Buying Property with a Friend? Make Sure you Know this First.

February 4, 2016 - Posted in First Home Buyers, Investing

Thinking of investing in property with a friend? Avoid ruining your friendship by doing your research first. Pooling your resources with friends or family is a great way to get a start in the property market without breaking your budget. But, investing in property together is a big step with many niggly processes and procedures involved. It pays to be aware of what you’re getting into together and have a plan for each step of the way. 

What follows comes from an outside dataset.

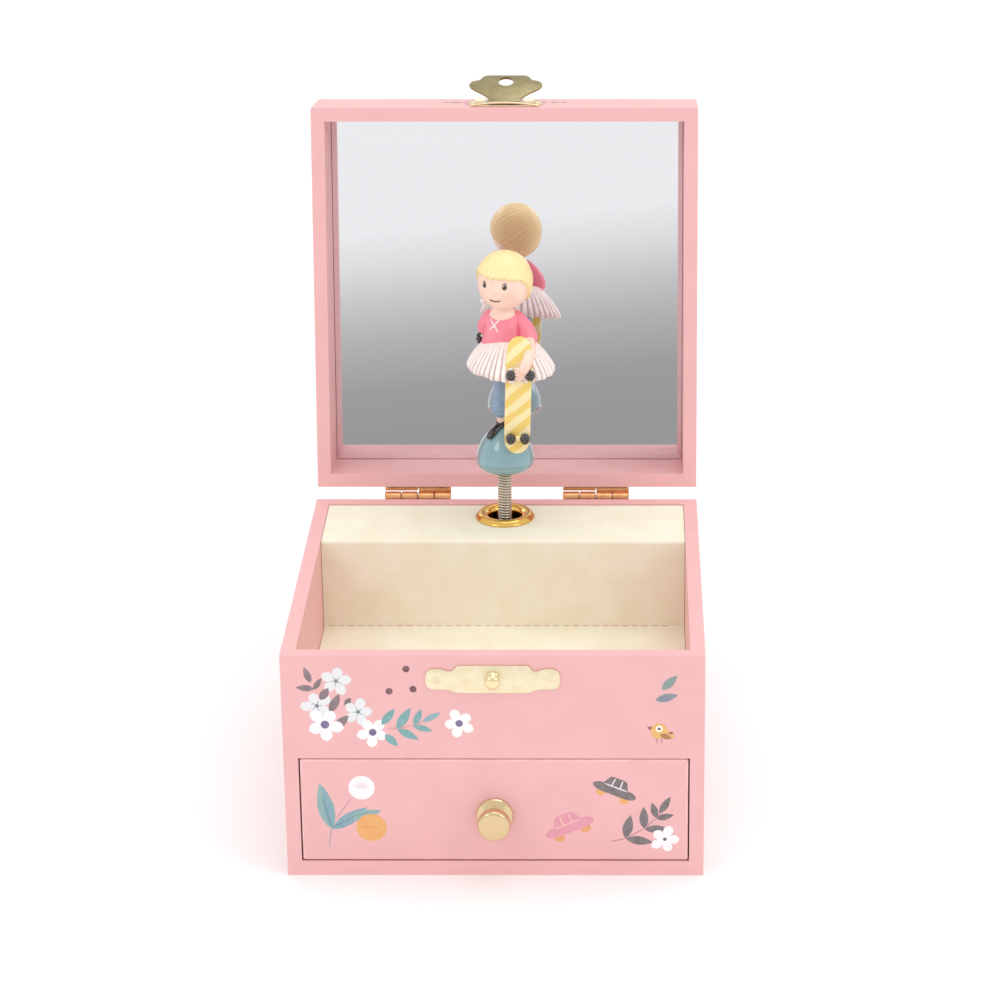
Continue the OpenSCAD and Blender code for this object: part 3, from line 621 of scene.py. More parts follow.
def plated_steel(name, colour, dull, roughness):
    # Stamped sheet steel, thinly plated: bright, faintly brushed, a little duller in patches.
    material, tree, place = new_material(name)
    tarnish = add(tree, "ShaderNodeTexNoise", {
        "Vector": place, "Scale": scale_for(2.6), "Detail": 3.0}).outputs[0]
    patch = add(tree, "ShaderNodeMapRange", {0: tarnish, 1: 0.35, 2: 0.75, 3: 0.0, 4: 0.55}).outputs[0]
    colours = add(tree, "ShaderNodeMix", {
        0: patch, 6: ink(colour), 7: ink(dull)}, data_type="RGBA").outputs[2]
    along = add(tree, "ShaderNodeMapping", {"Vector": place, "Scale": (0.08, 1, 1)}).outputs[0]
    lines = add(tree, "ShaderNodeTexNoise", {
        "Vector": along, "Scale": scale_for(0.35), "Detail": 3.0}).outputs[0]
    brushed = add(tree, "ShaderNodeMapRange", {
        0: lines, 1: 0.3, 2: 0.7, 3: roughness - 0.06, 4: roughness + 0.1}).outputs[0]
    bump = add(tree, "ShaderNodeBump", {"Height": lines, "Distance": 0.008 * MM}).outputs[0]
    plate = add(tree, "ShaderNodeBsdfPrincipled", {
        "Base Color": colours, "Metallic": 1.0, "Roughness": brushed, "Normal": bump})
    add(tree, "ShaderNodeOutputMaterial", {"Surface": plate.outputs[0]})
    return material


def turned_brass(name, colour, roughness, centre, axis):
    # Turned, polished and lacquered brass: fine tool rings round its axis under a clear gloss.
    material, tree, place = new_material(name)
    centred = add(tree, "ShaderNodeMapping", {
        "Vector": place, "Location": tuple(-c * MM for c in centre)}).outputs[0]
    # the rings are drawn at 0.9 mm, coarser than the tool's 0.1 mm, so that they show
    rings = add(tree, "ShaderNodeTexWave", {
        "Vector": centred, "Scale": scale_for(0.9), "Distortion": 0.6, "Detail": 2.0, "Detail Scale": 2.0},
        wave_type="RINGS", rings_direction=axis).outputs[1]
    polish = add(tree, "ShaderNodeMapRange", {0: rings, 3: roughness - 0.03, 4: roughness + 0.05}).outputs[0]
    bump = add(tree, "ShaderNodeBump", {"Height": rings, "Distance": 0.004 * MM}).outputs[0]
    brass = add(tree, "ShaderNodeBsdfPrincipled", {
        "Base Color": ink(colour), "Metallic": 1.0, "Roughness": polish, "Coat Weight": 0.3,
        "Coat Roughness": 0.1, "Normal": bump})
    add(tree, "ShaderNodeOutputMaterial", {"Surface": brass.outputs[0]})
    return material


def bare_metal(name, colour, dull, roughness, grit_mm, depth_mm=0.02):
    # Plain metal as it leaves the tool or the mould, with the grit of its finish.
    material, tree, place = new_material(name)
    grit = add(tree, "ShaderNodeTexNoise", {
        "Vector": place, "Scale": scale_for(grit_mm), "Detail": 4.0}).outputs[0]
    share = add(tree, "ShaderNodeMapRange", {0: grit, 1: 0.35, 2: 0.75}).outputs[0]
    colours = add(tree, "ShaderNodeMix", {
        0: share, 6: ink(colour), 7: ink(dull)}, data_type="RGBA").outputs[2]
    rough = add(tree, "ShaderNodeMapRange", {
        0: grit, 1: 0.3, 2: 0.7, 3: roughness - 0.05, 4: roughness + 0.08}).outputs[0]
    bump = add(tree, "ShaderNodeBump", {"Height": grit, "Distance": depth_mm * MM}).outputs[0]
    metal = add(tree, "ShaderNodeBsdfPrincipled", {
        "Base Color": colours, "Metallic": 1.0, "Roughness": rough, "Normal": bump})
    add(tree, "ShaderNodeOutputMaterial", {"Surface": metal.outputs[0]})
    return material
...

Advice for Buying Property with a Friend

  • You will only need to save for part of a deposit, but remember to budget for hidden costs like stamp duty, fees and taxes. 
  • Decide how long you intend to hold onto the property. 
  • Predetermine the ownership split and how much each party will need to repay from the home loan over the time you intend to own the property. 
  • Have a plan in place to manage buyouts if any of the parties choose to opt out of the investment. It’s common in this scenario for the seller to offer first right of refusal to the co-owners to buy their share of the property. 
  • To avoid future family disputes, engage a solicitor to write a legal will for you which outlines who will inherit your share of the property and assets should you be incapacitated. 
  • Plan how you will manage unexpected maintenance and repairs fees. If one co-owner pays for repairs or maintenance to the property without the consent of the other co-owner(s), the others are not legally obliged to contribute to those expenses. 
  • Decide how you will manage factors like taxes, rates, depreciation and insurance issues. 
  • Be aware that you will be responsible for each other’s home loan debt. Taking out a joint home loan on a shared property could affect your ability to loan in the future. If you do apply for a home loan in the future, mortgage brokers treat the joint loan for the shared property as your sole investment. Other parties involved in the loan won’t be taken into account – meaning that if the loan acquires bad credit, your ability to gain a home loan or construction loan in the future could be negatively affected. 
  • However, if the property gains value and the home loan is paid in the green, you will achieve a good credit rating with your bank or mortgage brokers. 
  • Decide who will pay rent and how much. If any of the co-owners are intending to occupy the property, they do not legally have to pay rent to any other co-owner if they are not excluding them from using the premises, so it’s a good idea to set out an agreement outlining which of the co-owners will need to pay rent and how much. 
  • If you intend to tenant the property, plan who will select tenants and how rent payments will be divided or dealt with administratively. 

Pooling resources with friends and family to buy a shared property could allow you to enter the property market earlier and get a head start on investments, just make sure you consider all the factors involved to ensure you make the right decision for you.